# [What is required]
Please give back word for word the lines below, from the first one through the one with "of the foot.".

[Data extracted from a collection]
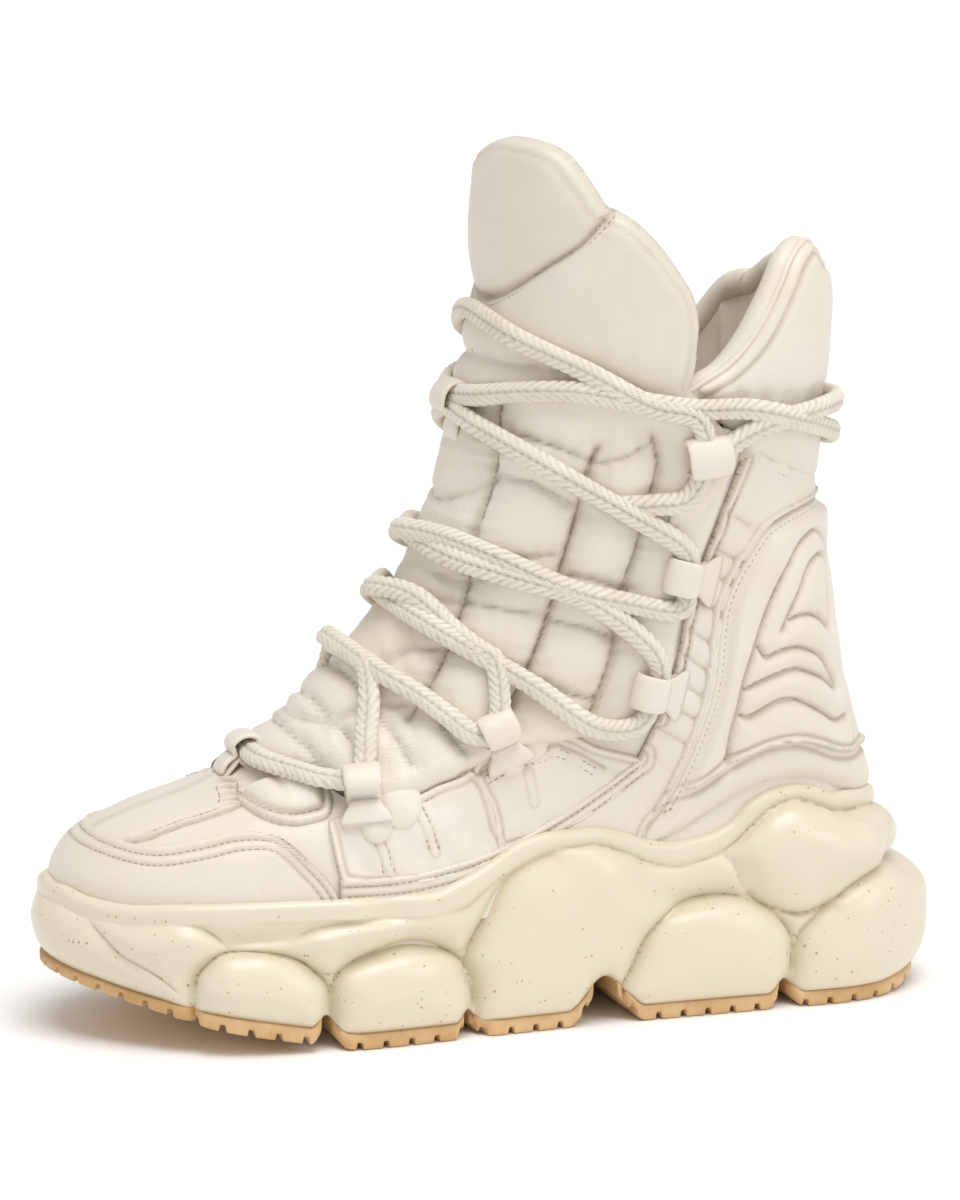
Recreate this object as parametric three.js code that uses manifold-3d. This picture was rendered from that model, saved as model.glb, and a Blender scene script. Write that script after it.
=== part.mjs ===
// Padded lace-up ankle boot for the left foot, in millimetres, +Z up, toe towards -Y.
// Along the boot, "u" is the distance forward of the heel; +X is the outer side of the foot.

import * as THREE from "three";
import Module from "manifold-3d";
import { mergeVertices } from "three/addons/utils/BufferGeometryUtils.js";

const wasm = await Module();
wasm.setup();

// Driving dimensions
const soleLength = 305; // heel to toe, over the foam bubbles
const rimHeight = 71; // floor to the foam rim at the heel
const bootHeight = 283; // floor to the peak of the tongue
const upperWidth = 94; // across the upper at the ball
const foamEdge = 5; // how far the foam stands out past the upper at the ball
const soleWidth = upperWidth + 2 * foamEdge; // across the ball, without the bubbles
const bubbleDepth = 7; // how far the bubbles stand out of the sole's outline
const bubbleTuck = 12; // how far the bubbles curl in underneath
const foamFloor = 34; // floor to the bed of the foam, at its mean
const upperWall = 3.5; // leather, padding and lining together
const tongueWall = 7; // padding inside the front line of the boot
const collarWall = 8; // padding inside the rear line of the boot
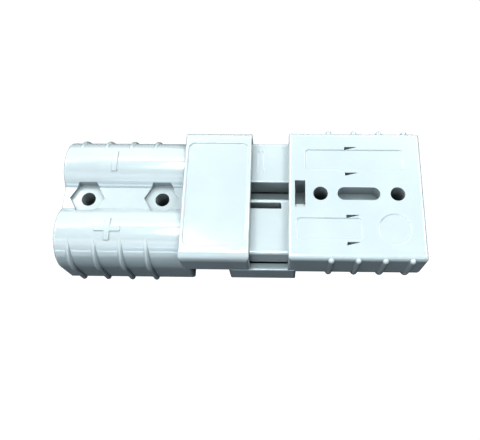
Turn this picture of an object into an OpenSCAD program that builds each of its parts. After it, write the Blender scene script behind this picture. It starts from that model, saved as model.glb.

# [Expected answer]
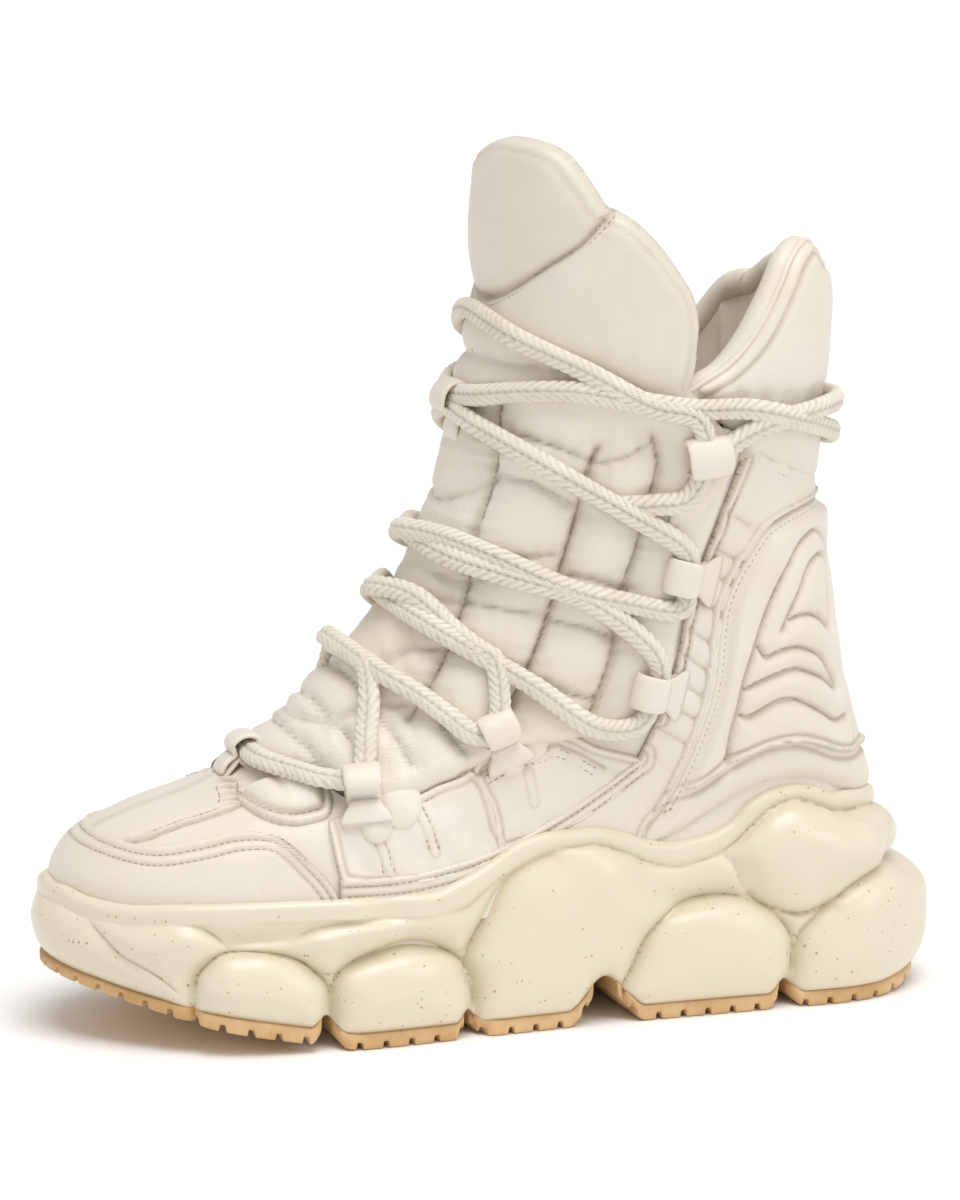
Recreate this object as parametric three.js code that uses manifold-3d. This picture was rendered from that model, saved as model.glb, and a Blender scene script. Write that script after it.
=== part.mjs ===
// Padded lace-up ankle boot for the left foot, in millimetres, +Z up, toe towards -Y.
// Along the boot, "u" is the distance forward of the heel; +X is the outer side of the foot.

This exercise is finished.